**EXERCISE GOAL:**
What is the number of lines containing the string "scene"? Answer with the number only.

------

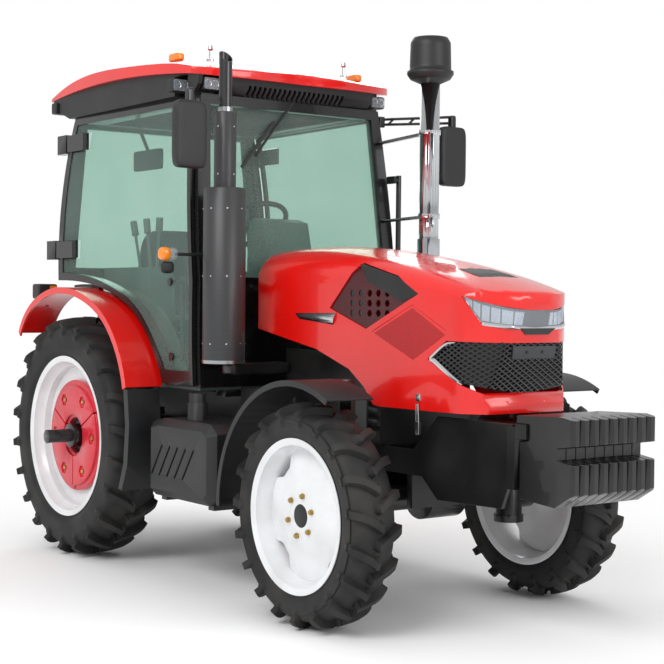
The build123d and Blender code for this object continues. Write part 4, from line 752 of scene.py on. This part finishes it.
# roof markers, turn lamps on stays by the front posts with a small mirror below, and tail lamps
amber, clear, red, stays = [], [], [], []
for side in (1, -1):
    top = at(818, side * 556, 2588)
    amber.append(block(top - (0.050, 0.024, 0.010), top + (0.050, 0.024, 0.034), 0.5))
    outer, inner = at(1163, side * 806, 1604), at(1163, side * 772, 1604)
    amber.append(block(outer - (0.031, 0.034, 0.032), outer + (0.031, 0.022, 0.032), 0.7))
    clear.append(block(inner - (0.029, 0.024, 0.030), inner + (0.029, 0.024, 0.030), 0.7))
    stays.append(block(at(1140, side * 790 - 34, 1512), at(1164, side * 790 + 34, 1568), 0.6))
    stays.append(rail(at(1163, side * 568, 1604), at(1163, side * 752, 1604), 0.008, 8))
    stays.append(block(at(1112, side * 576 - 7, 1582), at(1178, side * 576 + 7, 1626), 0.15))
    tail = at(-372, side * 710, 1428)
    stays.append(block(tail - (0.045, 0.058, 0.045), tail + (0.045, 0.058, 0.040), 0.2))
    stays.append(rail(at(-350, side * 710, 1340), tail, 0.014, 6, 12, (0, 1, 0)))
    red.append(block(tail + (-0.052, -0.050, -0.036), tail + (-0.044, 0.018, 0.034), 0.2))
    outboard = (0.020, 0.052) if side > 0 else (-0.052, -0.020)
    amber.append(block(tail + (-0.052, outboard[0], -0.036), tail + (-0.044, outboard[1], 0.034), 0.2))
    amber.append(block(tail + (0.040, 0.010, -0.030), tail + (0.047, 0.050, 0.030), 0.2))
joined("turnAndRoofLenses", amberLens, "tractor", swept=amber, replaces=("signal_lamps",))
joined("turnLampClear", lampLens, "tractor", swept=clear)
joined("tailLenses", redLens, "tractor", swept=red)
joined("lampStays", blackPlastic, "tractor", swept=stays)

# exhaust: punched guards round the silencer, rivets, bright collar and the slanted tail pipe
exhaust = {"guardRadius": 0.102, "upperRadius": 0.053, "pipeRadius": 0.032, "collarRadius": 0.036}
foot = at(*exhaustAt, 0)
g, u, c = exhaust["guardRadius"], exhaust["upperRadius"], exhaust["collarRadius"]
guard = [(0, 1.085), (g - 0.004, 1.085), (g, 1.089), (g, 1.914), (g - 0.004, 1.920), (0.090, 1.916), (0, 1.916)]
upperGuard = [(0, 1.912), (u, 1.912), (u, 2.276), (u - 0.003, 2.281), (0.044, 2.278), (0, 2.278)]
joined("exhaustGuards", guardSheet, "tractor",
       [lathe(guard, foot, (0, 0, 1), 96), lathe(upperGuard, foot, (0, 0, 1), 72)], replaces=("exhaust",))
bright = [lathe([(0, 1.086), (g + 0.002, 1.086), (g + 0.002, 1.102), (0, 1.102)], foot, (0, 0, 1), 96),
          lathe([(0, 2.276), (c, 2.276), (c, 2.304), (0, 2.304)], foot, (0, 0, 1), 48)]
rivetProfile = [(0, -0.001), (0.0055, -0.001), (0.005, 0.0015), (0, 0.003)]
for z, radius, count in ((1180, g, 8), (1500, g, 8), (1820, g, 8), (1985, u, 4), (2210, u, 4)):
    for t in np.arange(count) * 2 * pi / count + 0.35:
        spoke = np.array([cos(t), sin(t), 0])
        bright.append(lathe(rivetProfile, at(*exhaustAt, z) + spoke * radius, spoke, 12))
joined("exhaustRivets", brightSteel, "tractor", bright)
turns = np.linspace(0, 2 * pi, 64, endpoint=False)


def pipeRing(radius, z, slant=0.0):
    # round of the tail pipe at a height, falling ahead by slant times the distance ahead
    return np.stack([radius * np.cos(turns), radius * np.sin(turns), z - slant * radius * np.cos(turns)], -1)


p = exhaust["pipeRadius"]
pipe = [pipeRing(0.0, 2.30), pipeRing(p, 2.30), pipeRing(p, 2.45), pipeRing(p, 2.545, 0.92),
        pipeRing(p - 0.004, 2.545, 0.92), pipeRing(p - 0.004, 2.42), pipeRing(0.0, 2.42)]
joined("exhaustPipe", blackEnamel, "tractor", swept=[foot + np.stack(pipe)])
elbow = block(at(exhaustAt[0] - 25, -557, 1030), at(exhaustAt[0] + 65, -205, 1090), 0.3)
joined("exhaustElbow", castBlack, "tractor", swept=[elbow])

# mirrors: rounded heads with glass behind, each on a slotted arm; the entry rail stands by the left pillar
heads, mirrorGlass, arms = [], [], []
armX, armY = [1085, 1240, 1362], [606, 712, 792]
for side in (1, -1):
    heads.append(block(at(1335, side * 797 - 83, 1996), at(1389, side * 797 + 83, 2308), 0.28, 10))
    mirrorGlass.append(block(at(1331, side * 797 - 70, 2014), at(1337, side * 797 + 70, 2290), 0.25))
    line = smoothLine([(1034, side * 584)] + [(x, side * y) for x, y in zip(armX, armY)], 20)
    for z, drop in ((2360, 0), (2334, 6)):
        arms.append(tube(at(line[:, 0], line[:, 1], z - drop * np.linspace(0, 1, 20)), ring(0.0075, 8)))
    for x in (1085, 1180, 1275):
        y = side * np.interp(x, armX, armY)
        arms.append(rail(at(x - 14, y - side * 9, 2332), at(x + 14, y + side * 9, 2360), 0.006, 5, 8))
    arms.append(block(at(1346, side * 797 - 17, 2290), at(1378, side * 797 + 17, 2368), 0.35))
    arms.append(block(at(1034, side * 572 - 16, 2316), at(1058, side * 572 + 16, 2374), 0.2))
for z in (1500, 2030):
    arms.append(block(at(1104, 564, z - 20), at(1176, 577, z + 20), 0.2))
    arms.append(rail(at(1150, 570, z), at(1150, 612, z), 0.010, 5, 10))
arms.append(rail(at(1150, 612, 1475), at(1150, 612, 2055), 0.014, 12, 16, (0, 1, 0)))
joined("mirrorHeads", blackPlastic, "tractor", swept=heads, replaces=("mirrors",))
joined("mirrorGlass", chromePlate, "tractor", swept=mirrorGlass)
joined("mirrorArms", blackEnamel, "tractor", swept=arms)

# bright bases for beacons on the roof, and the screen on the right rear post inside the cab
postProfile = [(0, 0), (0.020, 0), (0.020, 0.010), (0.008, 0.014), (0.007, 0.052), (0.014, 0.060),
               (0.010, 0.078), (0, 0.080)]
joined("beaconBases", chromePlate, "tractor",
       [lathe(postProfile, at(913, side * 415, 2584), (0, 0, 1), 24) for side in (1, -1)])
screen = [block(at(30, -372, 2090), at(330, -350, 2200), 0.15),
          rail(at(180, -362, 2195), at(120, -420, 2400), 0.010, 6, 10, (0, 1, 0))]
joined("cabScreen", blackPlastic, "tractor", swept=screen)

# wiper: arm from the head of the windscreen down to its blade
wiperArm = smoothLine(np.array([at(1040, 11, 2412), at(1072, -182, 2192), at(1084, -250, 2110)]), 14)
blade = np.linspace(at(1062, -128, 2290), at(1090, -338, 2046), 12)
bladeSection = [(-0.005, -0.008), (0.005, -0.008), (0.003, 0.008), (-0.003, 0.008)]
joined("wiper", blackPlastic, "tractor", swept=[tube(wiperArm, ring(0.007, 8)), tube(blade, bladeSection)])


def cushion(low, high, pull):
    # pad: a superellipsoid whose top is crowned, less 'pull' toward its edges, with two sewn channels that
    # follow a bell curve across it
    low, high = np.asarray(low, float), np.asarray(high, float)
    u = np.linspace(-pi / 2, pi / 2, 40)[:, None]
    v = np.linspace(-pi, pi, 80, endpoint=False)[None, :]
    level = signedPower(np.cos(u), 0.5)
    unit = np.stack([level * signedPower(np.cos(v), 0.35), level * signedPower(np.sin(v), 0.35),
                     signedPower(np.sin(u), 0.6) + 0 * v], -1)
    unit[..., 2] *= 1 - pull * (unit[..., 0] ** 2 + unit[..., 1] ** 2) / 2
    channel = np.exp(-((np.abs(unit[..., 1]) - 0.45) / 0.05) ** 2)
    unit[..., 2] -= 0.10 * channel * (unit[..., 2] > 0.2)
    return (low + high) / 2 + unit * (high - low) / 2


# seat: base and leaning back on a moulded pedestal
seat = {"lean": 75, "backPlace": (-168, 0, 1538), "fill": 0.8}
seatBase = cushion(at(-128, -235, 1198), at(384, 235, 1302), 0.25)
base = joined("seatBase", seatCloth, "tractor", swept=[seatBase], replaces=("seat",))
leanTurn = np.array(Matrix.Rotation(radians(-seat["lean"]), 3, "Y"))
seatBack = cushion((-0.250, -0.230, -0.040), (0.250, 0.230, 0.040), 0.2) @ leanTurn.T + at(*seat["backPlace"])
back = joined("seatBack", seatCloth, "tractor", swept=[seatBack])
joined("seatPedestal", blackPlastic, "tractor", swept=[block(at(-28, -158, 960), at(268, 158, 1205), 0.12)])
print("cab dressed")

# Stage: a white floor that fades to plain white with distance, a pale world and three soft lamps
studio = {"fadeFrom": 1.6, "fadeTo": 4.5, "sky": 0.75, "key": 330.0, "fill": 160.0, "rim": 120.0}
white = hexColour("#FFFFFF")
floorMesh = bpy.data.meshes.new("studioFloor")
floorMesh.from_pydata([(-60, -60, 0), (60, -60, 0), (60, 60, 0), (-60, 60, 0)], [], [(0, 1, 2, 3)])
floor = bpy.data.objects.new("studioFloor", floorMesh)
bpy.context.scene.collection.objects.link(floor)
material, tree, out, place = newMaterial("paleStudioFloor")
matte = addNode(tree, "ShaderNodeBsdfDiffuse", Color=white).outputs[0]
plain = addNode(tree, "ShaderNodeEmission", Color=white, Strength=1.0).outputs[0]
away = addNode(tree, "ShaderNodeVectorMath", {"operation": "LENGTH"}, i0=place).outputs["Value"]
fade = addNode(tree, "ShaderNodeMapRange", Value=away, From_Min=studio["fadeFrom"], From_Max=studio["fadeTo"])
floorMix = addNode(tree, "ShaderNodeMixShader", Fac=fade.outputs["Result"], i1=matte, i2=plain)
tree.links.new(floorMix.outputs[0], out.inputs["Surface"])
floorMesh.materials.append(material)

world = bpy.data.worlds.new("paleStudio")
bpy.context.scene.world = world
world.use_nodes = True
tree = world.node_tree
tree.nodes.clear()
path = addNode(tree, "ShaderNodeLightPath").outputs
seen = addNode(tree, "ShaderNodeMath", {"operation": "MAXIMUM"}, i0=path["Is Camera Ray"],
               i1=path["Is Transmission Ray"]).outputs[0]
soft = addNode(tree, "ShaderNodeBackground", Color=white, Strength=studio["sky"]).outputs[0]
behind = addNode(tree, "ShaderNodeBackground", Color=white, Strength=1.0).outputs[0]
sky = addNode(tree, "ShaderNodeMixShader", Fac=seen, i1=soft, i2=behind).outputs[0]
addNode(tree, "ShaderNodeOutputWorld", Surface=sky)


def softbox(name, place, aim, size, power):
    # rectangular area lamp turned to its aim
    lamp = bpy.data.lights.new(name, "AREA")
    lamp.shape = "RECTANGLE"
    lamp.size, lamp.size_y = size
    lamp.energy = power
    box = bpy.data.objects.new(name, lamp)
    bpy.context.scene.collection.objects.link(box)
    box.location = place
    box.rotation_euler = (Vector(aim) - Vector(place)).to_track_quat("-Z", "Y").to_euler()


softbox("keySoftbox", (3.0, -6.5, 6.0), (0, 0, 1.2), (5.0, 3.0), studio["key"])
softbox("frontSoftbox", (8.0, 1.5, 4.0), (0.5, 0, 1.2), (4.0, 3.0), studio["fill"])
softbox("backSoftbox", (-6.0, 4.0, 5.0), (0, 0, 1.4), (4.0, 3.0), studio["rim"])

# Camera: place in metres, lens in mm on a 36 mm sensor, and its turn, tilt and roll in degrees
view = {"place": (6.044, -4.2225, 1.3935), "lens": 78.78, "yaw": 143.912, "pitch": -1.2695, "roll": 0.538}
cameraData = bpy.data.cameras.new("camera")
cameraData.lens = view["lens"]
cameraData.sensor_width = 36.0
camera = bpy.data.objects.new("camera", cameraData)
bpy.context.scene.collection.objects.link(camera)
yaw, pitch, roll = (radians(view[key]) for key in ("yaw", "pitch", "roll"))
ahead = Vector((cos(yaw) * cos(pitch), sin(yaw) * cos(pitch), sin(pitch)))
right = ahead.cross(Vector((0, 0, 1))).normalized()
up = right.cross(ahead)
rolledRight = right * cos(roll) + up * sin(roll)
rolledUp = up * cos(roll) - right * sin(roll)
cameraTurn = Matrix((rolledRight, rolledUp, -ahead)).transposed().to_4x4()
camera.matrix_world = Matrix.Translation(view["place"]) @ cameraTurn
bpy.context.scene.camera = camera
bpy.context.scene.view_settings.view_transform = "Standard"
bpy.context.view_layer.update()
print("stage set")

------

**ANSWER FOR THE TASK:**
7